(188o) Approximate Dynamic Programming for Nonlinear Process Control Under Uncertainty

Authors: 
Yang, Y., California State University Long Beach
Even though model predictive control (MPC) has become a dominated methodology for process control both in industry and academia, it still suffers from several drawbacks. First, it is difficult to find an optimal solution for large-scale nonlinear process with long control horizon. Second, the control performance cannot be guaranteed if uncertainties or model matches are not taken into account properly. To overcome these shortcomings, several strategies are proposed to handle online computational demands and uncertainties, such as fast MPC, robust MPC and stochastic MPC.

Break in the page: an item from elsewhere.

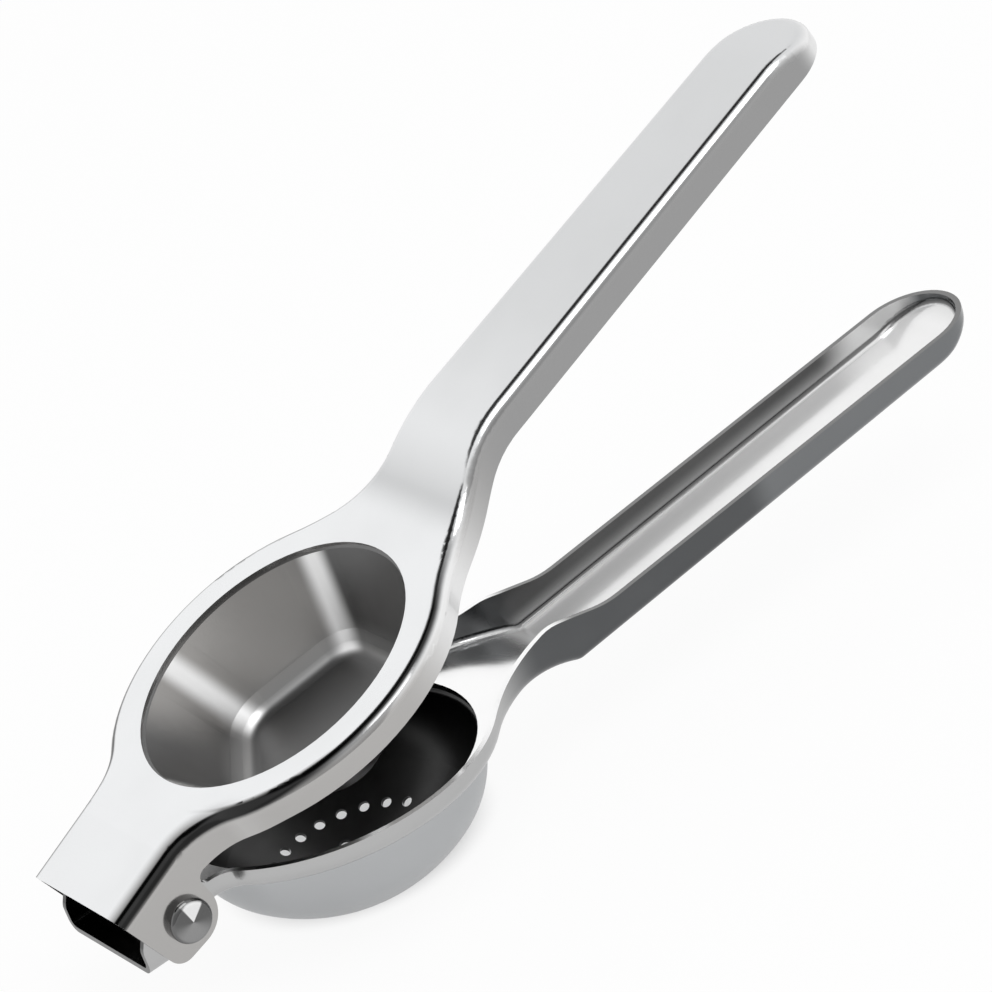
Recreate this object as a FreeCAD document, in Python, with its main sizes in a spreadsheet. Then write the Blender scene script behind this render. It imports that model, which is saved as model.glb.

In this work, we focus on the approximate dynamic programming (ADP) [1] to improve MPC and develop a simple control strategy with lower computational complexities and better performance. ADP, or reinforcement learning in computer science community, is a data-driven method to solve multistage scheduling problem and overcome the curse of dimensionality for optimization in high dimensional space. The essential idea is extracting and generalizing useful information from sampled states trajectory to build a value function, which represents the control cost of current control policy. Then a better control action can be selected by minimizing the value function of process state in next step based on the model prediction. The key advantage of ADP is that only one-step prediction and online optimization is required such that computational burden is reduced significantly. Moreover, the model uncertainty can be compensated if the value function is constructed based on the real operational data. Different from conventional optimal control theory, ADP offers a reliable and practical way to improve the current control performance.

Clearly, the quality of proposed control approach is highly dependent on the value function, which is build on the post-state space to avoid considering uncertainty explicitly in the formulation. In this study, we utilize MPC to generate a number of states trajectories and then employ three different strategies to approximate value function for MPC. The first and also the easiest way is using polynomial function to fit the data, which requires to solve a least square problem. Second, convex regression is employed to build value function such that the desired steady state becomes the global minimum of the value function. Third, the hinge function, in a piecewise linear form, is used to approximate operational data with arbitrary accuracy. This will result in a mixed-integer linear programming (MILP) problem and an efficient computational strategy is proposed to obtain a suboptimal solution.

Each strategy mentioned above has pros and cons. In the numerical study, we design and compare three controllers based on these strategies for two nonlinear process with additive noises.

Reference

[1] Lee JM, Lee JH, Approximate dynamic programming-based approaches for input–output data-driven control of nonlinear processes. Automatica, 2005; 1281-1288.